Too often people are content to work on something until they get it once. Whether it’s tying a knot or programming a router interface or even cooking a grilled cheese sandwich. Once you’ve done it right once you’re done with learning, right? Most of you are already shaking your head because you know that’s not right.

Once you get it right the first time you’ve already made a list of all the wrong ways to do something and you avoid them in the future. However, that list doesn’t include the entirety of all the wrong ways to do a thing. Amateurs make somewhat predictable mistakes because they’re working from the same basic knowledge. It’s when someone says they know what they’re doing that the real crazy stuff starts coming out of the woodwork.

Once you’ve practiced a skill you need to keep going. You need to work a variety of different angles to make sure you’ve covered all the ways you could get it wrong. If you’re tying a knot you need to practice with different kinds of ropes or in different positions.

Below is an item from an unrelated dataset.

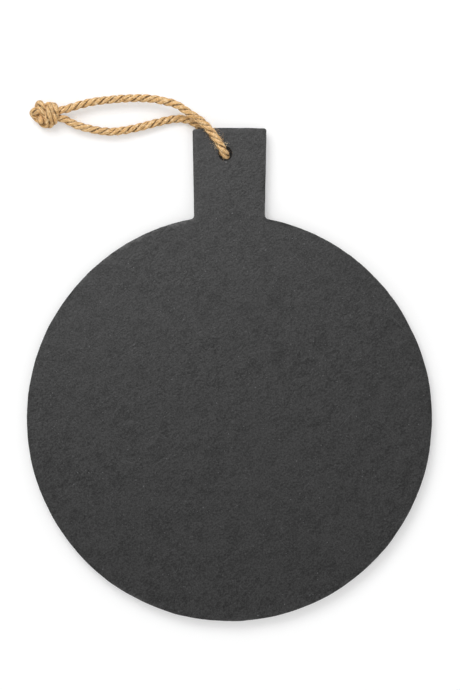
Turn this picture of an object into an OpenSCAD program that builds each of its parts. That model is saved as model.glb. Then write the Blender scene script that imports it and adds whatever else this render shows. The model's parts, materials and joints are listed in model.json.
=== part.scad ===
// Round slate serving board with a short straight handle and a knotted rope loop.
// The board lies face up on four feet. X runs to the right, Y towards the handle's end, Z up.
// The origin is under the middle of the slate's outline, on the level that the feet stand on.

/* [Slate] */
// Diameter of the round
round_d = 300; // [240:1:380]
// Thickness of the slate
slate_t = 5; // [3:0.5:7]
// Width of the small bevel along every edge of the slate
arris = 0.5; // [0.2:0.1:1]

/* [Handle] */
// How far the handle reaches beyond the round
handle_reach = 64.7; // [50:0.1:90]
// Width of the handle at its free end
handle_end_w = 54.8; // [46:0.1:70]
// Width of the handle where it leaves the round
handle_root_w = 52.4; // [44:0.1:70]
// Radius of the two outer corners
corner_r = 1.8; // [1.2:0.1:8]
// Radius of the two inside corners where the handle meets the round
shoulder_r = 3; // [1.5:0.1:8]

/* [Hole] */
// Distance from the handle's end to the middle of the hole
hole_from_end = 19.1; // [14:0.1:26]
// Sideways offset of the hole, to the left of the handle's middle
hole_left = 3.1; // [0:0.1:8]
// How much wider the hole is than the rope
hole_room = 4; // [3:0.5:8]
// Width of the bevel round both mouths of the hole
hole_bevel = 0.5; // [0.2:0.1:1]

/* [Rope] */
// Diameter of the rope
rope_d = 6; // [5:0.5:6.5]
// Gap between the rope and the slate's two faces
rope_gap = 0.3; // [0.3:0.1:1]
// Gap between the rope and the table under the handle
table_gap = 0.1; // [0.05:0.05:0.5]

/* [Feet] */
// Diameter of a foot where it is stuck on
foot_d = 12.7; // [12:0.1:20]
// Diameter of the flat that a foot stands on
foot_flat_d = 9.4; // [6:0.1:10]
// Width of the rounding between a foot's side and its flat
foot_round = 0.8; // [0.3:0.1:1]
// Diameter of the adhesive disc above each foot
adhesive_d = 12; // [8:0.1:12]
// Thickness of the adhesive disc
adhesive_t = 0.4; // [0.2:0.1:1]
// Distance from the round's edge to the middle of each foot
foot_inset = 35; // [20:1:60]

/* [Hidden] */
$fn = 96;
overrun = 1;

// Heights, from the table up
underside_z = table_gap + rope_d + rope_gap;
top_z = underside_z + slate_t;
over_z = top_z + rope_gap + rope_d / 2;
under_z = table_gap + rope_d / 2;
foot_h = underside_z - adhesive_t;

// Places in plan
round_r = round_d / 2;
round_y = -handle_reach / 2;
end_y = round_y + round_r + handle_reach;
root_y = round_y + sqrt(pow(round_r, 2) - pow(handle_root_w / 2, 2));
side_lean = atan((handle_end_w - handle_root_w) / 2 / (end_y - root_y));
root_sink = handle_root_w / 3;
hole_d = rope_d + hole_room;
hole_x = -hole_left;
hole_y = end_y - hole_from_end;
foot_reach = round_r - foot_inset;
arc_steps = 6;

// The rope's route, in millimetres from the middle of the hole, with heights above the table.
// It leaves the knot, runs to the handle, over its edge and down the hole, and back underneath.
front_leg = [
    [-126, 33.5, 8.5],
    [-115, 34.2, 7.6],
    [-100, 38.3, 7.5],
    [-85, 40.3, 7.5],
    [-69, 41.3, 8],
    [-52, 40.3, 9.5],
    [-44, 38.3, 11.2],
    [-37, 36.3, 13],
];
front_over = [[-30, 31.8], [-25, 28.4], [-18, 23.7], [-11, 16.5]];
back_under = [[-12, 13.5], [-19, 20.6], [-26, 25.3], [-34, 26.8]];
back_leg = [
    [-42, 25.8, 3.5],
    [-56, 22.3, 4.6],
    [-70, 18.8, 5.3],
    [-85, 16.8, 5.8],
    [-100, 18.8, 6.2],
    [-115, 23.8, 6.6],
    [-126, 27, 8],
];
front_angle = 123;
back_angle = 132;
lean_angle = -67;
bend_steps = 8;
tube_sides = 12;

// The bend in the hole is half a turn round the slate's edge. At the middle of the hole's depth the
// rope lies over to one side, a gap short of the wall.
bend_r = (over_z - under_z) / 2;
bend_z = (over_z + under_z) / 2;
bend_reach = hole_d / 2 + hole_bevel;
bend_lean = hole_room / 2 - rope_gap;
bend = [
    for (i = [0:bend_steps])
        let (
            turn = 180 * i / bend_steps,
            aim = front_angle + (back_angle - front_angle) * i / bend_steps,
            out = bend_reach * (1 - sin(turn)),
            over = bend_lean * sin(turn)
        )
        [
            out * cos(aim) + over * cos(lean_angle),
            out * sin(aim) + over * sin(lean_angle),
            bend_z + bend_r * cos(turn),
        ]
];
route = concat(
    front_leg,
    [for (p = front_over) [p.x, p.y, over_z]],
    bend,
    [for (p = back_under) [p.x, p.y, under_z]],
    back_leg
);

// The knot, as shares of the rope's diameter, from the knot's middle on the table.
// Two turns stand side by side. Each row holds a centre, the turn's radius, the rope's squeezed
// radius and the two tilts of its axis.
knot_at = [-134.5, 30.3];
knot_turn_shares = [
    [[1.2, 0.1, 1.3], 0.86, 0.42, [0, 90]],
    [[0.42, -0.15, 1.5], 1.04, 0.44, [6, 84]],
];
// Behind them the rope doubles back in lobes. Each row holds a centre and a radius.
knot_lobe_shares = [
    [[-0.5, -0.85, 1.05], 0.84],
    [[-0.6, -0.35, 1.5], 0.8],
    [[-1.05, 0, 1.1], 0.74],
];
// The core inside the turns, as a start, a length and a radius, and the cut end as two points and a radius
knot_core_share = [[-0.5, 0, 1.3], 1.95, 0.9];
knot_tail_share = [[-0.7, 1.3, 1.75], [0.1, -0.1, 1.55], 0.5];

function unit(v) = v / norm(v);
function arc(centre, r, from, to) = [
    for (i = [0:arc_steps])
        let (a = from + (to - from) * i / arc_steps)
        centre + r * [cos(a), sin(a)]
];

// Outline of the handle, drawn in by an inset, with the two outer corners rounded
function handle_outline(inset) =
    let (
        edge_y = end_y - inset,
        half_w = handle_end_w / 2 - inset / cos(side_lean) - inset * tan(side_lean),
        r = corner_r - inset,
        foot_y = root_y - root_sink,
        foot_w = half_w - (edge_y - foot_y) * tan(side_lean),
        corner_x = half_w - r * (1 + sin(side_lean)) / cos(side_lean),
        right = arc([corner_x, edge_y - r], r, -side_lean, 90)
    )
    concat(
        [[-foot_w, foot_y], [foot_w, foot_y]],
        right,
        [for (i = [arc_steps:-1:0]) [-right[i].x, right[i].y]]
    );

// Rings of a tube along a route, each square to the mean direction of the runs beside it
function tube_rings(points, r, across) = [
    for (i = [0:len(points) - 1])
        let (
            before = points[max(i - 1, 0)],
            after = points[min(i + 1, len(points) - 1)],
            along = unit(after - before),
            up = unit(cross(along, across)),
            side = cross(up, along)
        )
        for (j = [0:tube_sides - 1])
            let (a = 360 * j / tube_sides)
            points[i] + r * (cos(a) * up + sin(a) * side)
];

module tube(points, r, across) {
    last = (len(points) - 1) * tube_sides;
    walls = [
        for (i = [0:len(points) - 2], j = [0:tube_sides - 1])
            let (
                a = i * tube_sides + j,
                b = i * tube_sides + (j + 1) % tube_sides
            )
            each [[a, b, a + tube_sides], [b, b + tube_sides, a + tube_sides]]
    ];
    start = [for (j = [1:tube_sides - 2]) [0, j + 1, j]];
    end = [for (j = [1:tube_sides - 2]) [last, last + j, last + j + 1]];
    polyhedron(tube_rings(points, r, across), concat(walls, start, end));
}

// A ring of rope round the Z axis
module rope_turn(reach, thick) {
    rotate_extrude()
        translate([reach, 0])
            circle(r = thick);
}

module round_plate() {
    translate([0, round_y, underside_z])
        rotate_extrude()
            polygon([
                [0, 0],
                [round_r - arris, 0],
                [round_r, arris],
                [round_r, slate_t - arris],
                [round_r - arris, slate_t],
                [0, slate_t],
            ]);
}

module handle_plate() {
    hull() {
        translate([0, 0, underside_z])
            linear_extrude(slate_t)
                polygon(handle_outline(arris));
        translate([0, 0, underside_z + arris])
            linear_extrude(slate_t - 2 * arris)
                polygon(handle_outline(0));
    }
}

// The small fillet on the right, between the handle's side and the round
module shoulder() {
    outward = [cos(side_lean), -sin(side_lean)];
    down = [-sin(side_lean), -cos(side_lean)];
    middle = [0, round_y];
    from_corner = [handle_end_w / 2, end_y] + shoulder_r * outward - middle;
    reach = -from_corner * down
        - sqrt(pow(from_corner * down, 2) - pow(norm(from_corner), 2) + pow(round_r + shoulder_r, 2));
    centre = middle + from_corner + reach * down;
    to_middle = unit(middle - centre);
    start = 180 - side_lean;
    end = 360 + atan2(to_middle.y, to_middle.x);
    translate([0, 0, underside_z + arris])
        linear_extrude(slate_t - 2 * arris)
            polygon(concat(
                arc(centre, shoulder_r, start, end),
                [centre + 2 * shoulder_r * to_middle, centre - 2 * shoulder_r * outward]
            ));
}

module slate_board() {
    color("#3f4043")
        difference() {
            union() {
                round_plate();
                handle_plate();
                shoulder();
                mirror([1, 0, 0]) shoulder();
            }
            translate([hole_x, hole_y, underside_z - overrun])
                cylinder(d = hole_d, h = slate_t + 2 * overrun);
            translate([hole_x, hole_y, top_z - hole_bevel])
                cylinder(d1 = hole_d, d2 = hole_d + 2 * (hole_bevel + overrun), h = hole_bevel + overrun);
            translate([hole_x, hole_y, underside_z - overrun])
                cylinder(d1 = hole_d + 2 * (hole_bevel + overrun), d2 = hole_d, h = hole_bevel + overrun);
        }
}

module rope_loop() {
    color("#c9a063")
        translate([hole_x, hole_y, 0])
            tube(route, rope_d / 2, [cos(front_angle - 90), sin(front_angle - 90), 0]);
}

module rope_knot() {
    core = knot_core_share;
    tail = knot_tail_share;
    color("#c9a063")
        translate([hole_x + knot_at.x, hole_y + knot_at.y, 0])
            scale(rope_d)
                union() {
                    for (t = knot_turn_shares)
                        translate(t[0])
                            rotate([t[3][0], t[3][1], 0])
                                rope_turn(t[1], t[2]);
                    for (l = knot_lobe_shares)
                        translate(l[0])
                            sphere(r = l[1]);
                    translate(core[0])
                        rotate([0, 90, 0])
                            cylinder(r = core[2], h = core[1]);
                    cut_end(tail[0], tail[1], tail[2]);
                }
}

// A short straight length of rope, cut square
module cut_end(from, to, thick) {
    run = to - from;
    translate(from)
        rotate([0, acos(run.z / norm(run)), atan2(run.y, run.x)])
            cylinder(r = thick, h = norm(run));
}

// Puts a piece at one of the four feet's places
module at_foot(side, end) {
    translate([side * foot_reach * cos(45), round_y + end * foot_reach * sin(45), 0])
        children();
}

module foot() {
    flat_r = foot_flat_d / 2;
    color("#2b2b2d")
        rotate_extrude()
            polygon([
                [0, 0],
                [flat_r, 0],
                [flat_r + foot_round, foot_round],
                [foot_d / 2, foot_h],
                [0, foot_h],
            ]);
}

module adhesive() {
    color("#b9b6ad")
        translate([0, 0, foot_h])
            cylinder(d = adhesive_d, h = adhesive_t);
}

module foot_front_left() { at_foot(-1, -1) foot(); }
module foot_front_right() { at_foot(1, -1) foot(); }
module foot_rear_left() { at_foot(-1, 1) foot(); }
module foot_rear_right() { at_foot(1, 1) foot(); }
module adhesive_front_left() { at_foot(-1, -1) adhesive(); }
module adhesive_front_right() { at_foot(1, -1) adhesive(); }
module adhesive_rear_left() { at_foot(-1, 1) adhesive(); }
module adhesive_rear_right() { at_foot(1, 1) adhesive(); }

slate_board();
rope_loop();
rope_knot();
foot_front_left();
foot_front_right();
foot_rear_left();
foot_rear_right();
adhesive_front_left();
adhesive_front_right();
adhesive_rear_left();
adhesive_rear_right();
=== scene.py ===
"""A round slate serving board with a handle, a knotted jute rope loop and four rubber feet."""

import json
import math
import random

import bmesh
import bpy
from bpy.props import FloatProperty, FloatVectorProperty, IntProperty, PointerProperty
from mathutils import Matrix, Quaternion, Vector, noise

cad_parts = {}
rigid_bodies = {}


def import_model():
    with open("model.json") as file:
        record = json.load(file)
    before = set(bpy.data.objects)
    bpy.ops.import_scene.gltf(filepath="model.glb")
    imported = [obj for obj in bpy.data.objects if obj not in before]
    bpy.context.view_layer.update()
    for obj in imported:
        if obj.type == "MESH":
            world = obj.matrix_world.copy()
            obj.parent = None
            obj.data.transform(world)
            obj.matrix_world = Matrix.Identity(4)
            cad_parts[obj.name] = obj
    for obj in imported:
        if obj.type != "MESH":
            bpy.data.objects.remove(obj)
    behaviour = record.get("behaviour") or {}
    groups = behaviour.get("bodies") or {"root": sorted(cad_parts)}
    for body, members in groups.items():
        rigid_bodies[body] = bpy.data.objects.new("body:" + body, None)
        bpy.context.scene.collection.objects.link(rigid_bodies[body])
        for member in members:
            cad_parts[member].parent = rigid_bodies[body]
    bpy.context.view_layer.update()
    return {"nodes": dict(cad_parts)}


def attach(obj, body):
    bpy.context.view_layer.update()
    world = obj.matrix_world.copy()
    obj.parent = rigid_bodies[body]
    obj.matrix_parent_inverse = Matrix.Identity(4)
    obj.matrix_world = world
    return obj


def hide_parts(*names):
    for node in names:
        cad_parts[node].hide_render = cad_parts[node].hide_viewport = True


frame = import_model()

bl_info = {
    "name": "Slate Serving Board",
    "version": (1, 0, 0),
    "blender": (4, 5, 0),
    "location": "3D View > Sidebar > Slate Board",
    "description": "Makes the slate, the rope loop, the feet and the stage of a round slate serving board",
    "category": "Object",
}

MM = 0.001

# The slate, in millimetres in the frame: its round, handle and hole are as in the part's source
ROUND_MIDDLE = (0.0, -32.35)
ROUND_R = 150.0
HANDLE_END_Y = 182.35
HANDLE_ROOT_Y = 117.65
HANDLE_END_HALF = 27.4
HANDLE_ROOT_HALF = 26.2
CORNER_R = 1.8
SHOULDER_R = 3.0
UNDERSIDE_Z = 6.4
TOP_Z = 11.4
HOLE = (-3.1, 163.25)
HOLE_R = 5.0
HOLE_SIDES = 64
FILLET_STEPS = 6
ARRIS = 0.5
OUTLINE_UNEVEN = 0.6
DRILL_CHIP = (-2.7, 156.9)
END_DROOP = (1.1, 0.5)
EDGE_LEVELS = (7.5, 8.2, 8.9, 9.6, 10.3)
RIM_STEPS = 3
TOLERANCE = 0.01
SLACK = 0.1

# Faces that meet at more than this stay sharp to the eye
SHARP = math.radians(32)

# The outline is uneven from this far below the handle's root, coming in over a fade, with this grain
UNEVEN_BELOW = 8
UNEVEN_FADE = 20
UNEVEN_GRAIN = 0.035

# The handle's end droops to its left and right corners, from this far off the middle and over this run
END_BAND = 2
DROOP_FROM = (2, 8)
DROOP_RUN = (25, 19)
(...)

If there are two ways to tie something, practice them both. You don’t want to be an expert at a clove hitch over the end of a pole only to find out you have to tie it around the middle with no way to use the loop method you have memorized.

In IT, we lab things up to make sure we understand them. For these labs, try out the things in wrong ways. Click buttons before you’re supposed to. Put the wrong numbers in the field. See how the system will try to correct your errors. Maybe it doesn’t even bother? It’s easy to figure out you typed something in wrong when you hear a bell and see a message. It’s harder to troubleshoot when you don’t see anything right away and it all falls over later.

The extra practice above and beyond the first success is just like Muhammad Ali’s sit-ups. The hard ones count. The tasks that stretch your mind are the ones that build your skillset. You can’t give up when the answer isn’t right at your fingertips. Going that extra mile is the key to making yourself a better professional in whatever you do.


Tom’s Take

As we wind down 2020 we’re all looking to be better at things. Hobbies, skills, or professional talents are all calling to us to work on in whatever down time we have available to us. Make that practice count. Work hard to get it right every time. If you want to learn to make hollandaise sauce or write a novel or do a forward flip you have to keep practicing even after your success. Get to the point where you have no other choice but to get it right every single time. That’s the perfect amount of practice you need. Anything less counts as much as Muhammad Ali’s sit-ups before they start hurting.